Exercise >> Return all of the lines below exactly as they are.

Available data >>
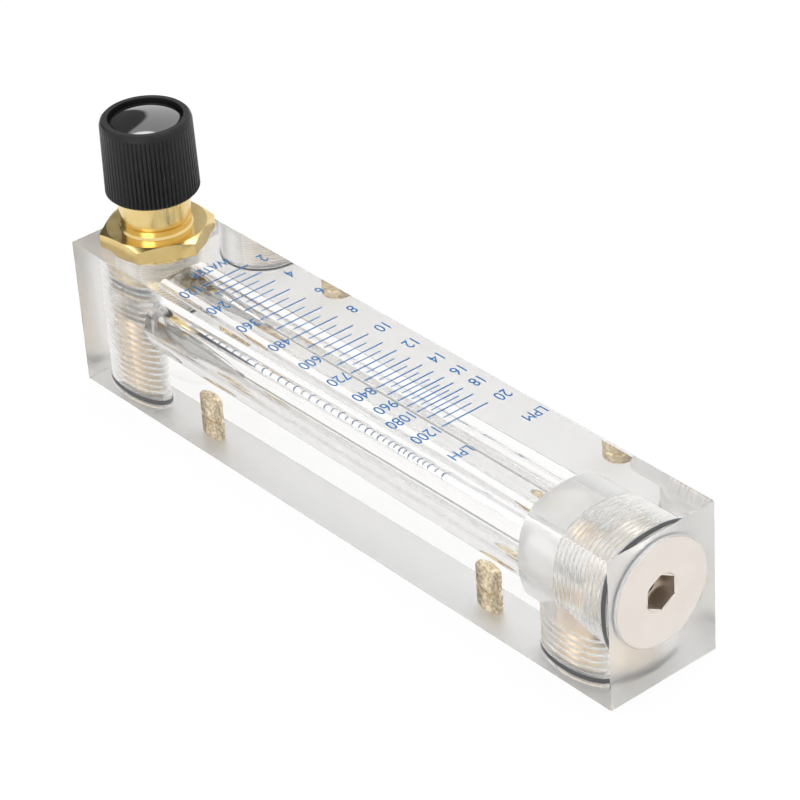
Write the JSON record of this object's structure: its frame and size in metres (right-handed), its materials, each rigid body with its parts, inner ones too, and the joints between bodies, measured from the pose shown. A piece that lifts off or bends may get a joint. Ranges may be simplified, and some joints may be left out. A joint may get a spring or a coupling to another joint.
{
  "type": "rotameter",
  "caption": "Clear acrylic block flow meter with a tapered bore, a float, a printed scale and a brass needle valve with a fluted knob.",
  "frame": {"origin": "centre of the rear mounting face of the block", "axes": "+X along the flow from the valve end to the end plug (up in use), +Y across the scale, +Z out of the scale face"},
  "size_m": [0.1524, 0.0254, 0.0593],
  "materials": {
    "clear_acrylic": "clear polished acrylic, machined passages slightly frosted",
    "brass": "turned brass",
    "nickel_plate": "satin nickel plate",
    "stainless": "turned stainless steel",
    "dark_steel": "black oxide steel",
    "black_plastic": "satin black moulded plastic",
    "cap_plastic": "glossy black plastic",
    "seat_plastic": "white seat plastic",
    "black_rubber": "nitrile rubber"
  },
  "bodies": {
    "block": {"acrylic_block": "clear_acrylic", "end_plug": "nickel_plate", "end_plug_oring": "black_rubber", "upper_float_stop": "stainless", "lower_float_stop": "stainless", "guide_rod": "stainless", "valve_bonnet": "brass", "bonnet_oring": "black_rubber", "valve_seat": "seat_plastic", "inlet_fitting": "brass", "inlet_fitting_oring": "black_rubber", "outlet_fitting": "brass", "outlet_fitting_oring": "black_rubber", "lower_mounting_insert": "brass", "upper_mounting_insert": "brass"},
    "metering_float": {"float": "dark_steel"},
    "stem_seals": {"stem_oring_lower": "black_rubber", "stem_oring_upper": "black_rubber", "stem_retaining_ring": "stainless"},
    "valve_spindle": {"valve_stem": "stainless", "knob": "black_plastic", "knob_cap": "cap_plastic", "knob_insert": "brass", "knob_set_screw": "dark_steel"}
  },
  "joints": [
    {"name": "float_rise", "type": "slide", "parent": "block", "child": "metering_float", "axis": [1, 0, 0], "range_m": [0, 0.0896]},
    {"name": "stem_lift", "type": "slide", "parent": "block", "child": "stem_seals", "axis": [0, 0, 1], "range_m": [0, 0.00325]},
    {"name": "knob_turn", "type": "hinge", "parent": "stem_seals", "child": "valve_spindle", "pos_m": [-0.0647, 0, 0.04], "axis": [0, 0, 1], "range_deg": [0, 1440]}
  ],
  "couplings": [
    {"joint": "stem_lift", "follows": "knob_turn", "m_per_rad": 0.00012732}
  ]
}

Exercise solution >>
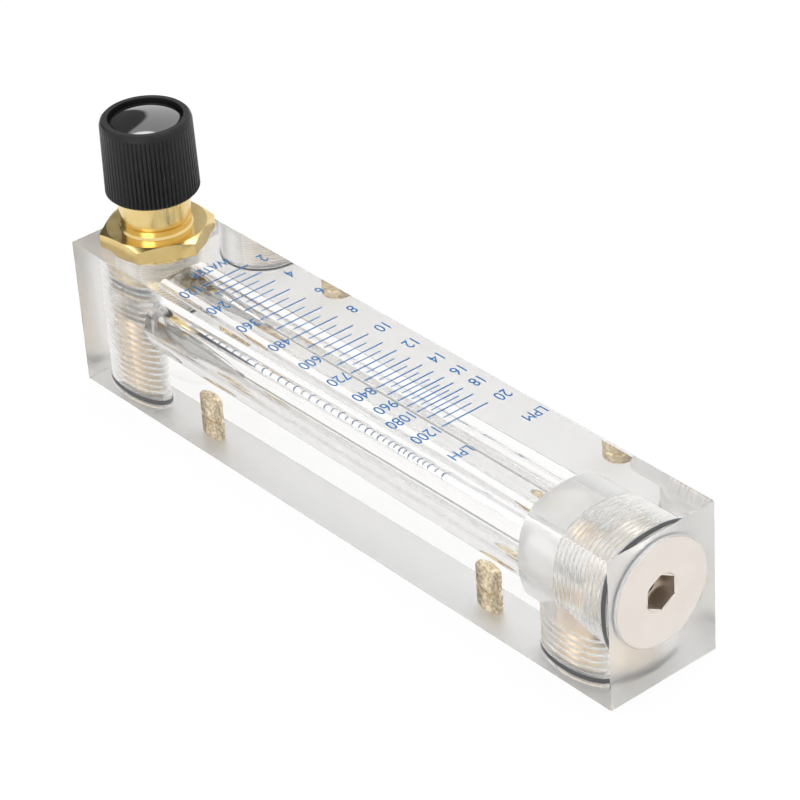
Write the JSON record of this object's structure: its frame and size in metres (right-handed), its materials, each rigid body with its parts, inner ones too, and the joints between bodies, measured from the pose shown. A piece that lifts off or bends may get a joint. Ranges may be simplified, and some joints may be left out. A joint may get a spring or a coupling to another joint.
{
  "type": "rotameter",
  "caption": "Clear acrylic block flow meter with a tapered bore, a float, a printed scale and a brass needle valve with a fluted knob.",
  "frame": {"origin": "centre of the rear mounting face of the block", "axes": "+X along the flow from the valve end to the end plug (up in use), +Y across the scale, +Z out of the scale face"},
  "size_m": [0.1524, 0.0254, 0.0593],
  "materials": {
    "clear_acrylic": "clear polished acrylic, machined passages slightly frosted",
    "brass": "turned brass",
    "nickel_plate": "satin nickel plate",
    "stainless": "turned stainless steel",
    "dark_steel": "black oxide steel",
    "black_plastic": "satin black moulded plastic",
    "cap_plastic": "glossy black plastic",
    "seat_plastic": "white seat plastic",
    "black_rubber": "nitrile rubber"
  },
  "bodies": {
    "block": {"acrylic_block": "clear_acrylic", "end_plug": "nickel_plate", "end_plug_oring": "black_rubber", "upper_float_stop": "stainless", "lower_float_stop": "stainless", "guide_rod": "stainless", "valve_bonnet": "brass", "bonnet_oring": "black_rubber", "valve_seat": "seat_plastic", "inlet_fitting": "brass", "inlet_fitting_oring": "black_rubber", "outlet_fitting": "brass", "outlet_fitting_oring": "black_rubber", "lower_mounting_insert": "brass", "upper_mounting_insert": "brass"},
    "metering_float": {"float": "dark_steel"},
    "stem_seals": {"stem_oring_lower": "black_rubber", "stem_oring_upper": "black_rubber", "stem_retaining_ring": "stainless"},
    "valve_spindle": {"valve_stem": "stainless", "knob": "black_plastic", "knob_cap": "cap_plastic", "knob_insert": "brass", "knob_set_screw": "dark_steel"}
  },
  "joints": [
    {"name": "float_rise", "type": "slide", "parent": "block", "child": "metering_float", "axis": [1, 0, 0], "range_m": [0, 0.0896]},
    {"name": "stem_lift", "type": "slide", "parent": "block", "child": "stem_seals", "axis": [0, 0, 1], "range_m": [0, 0.00325]},
    {"name": "knob_turn", "type": "hinge", "parent": "stem_seals", "child": "valve_spindle", "pos_m": [-0.0647, 0, 0.04], "axis": [0, 0, 1], "range_deg": [0, 1440]}
  ],
  "couplings": [
    {"joint": "stem_lift", "follows": "knob_turn", "m_per_rad": 0.00012732}
  ]
}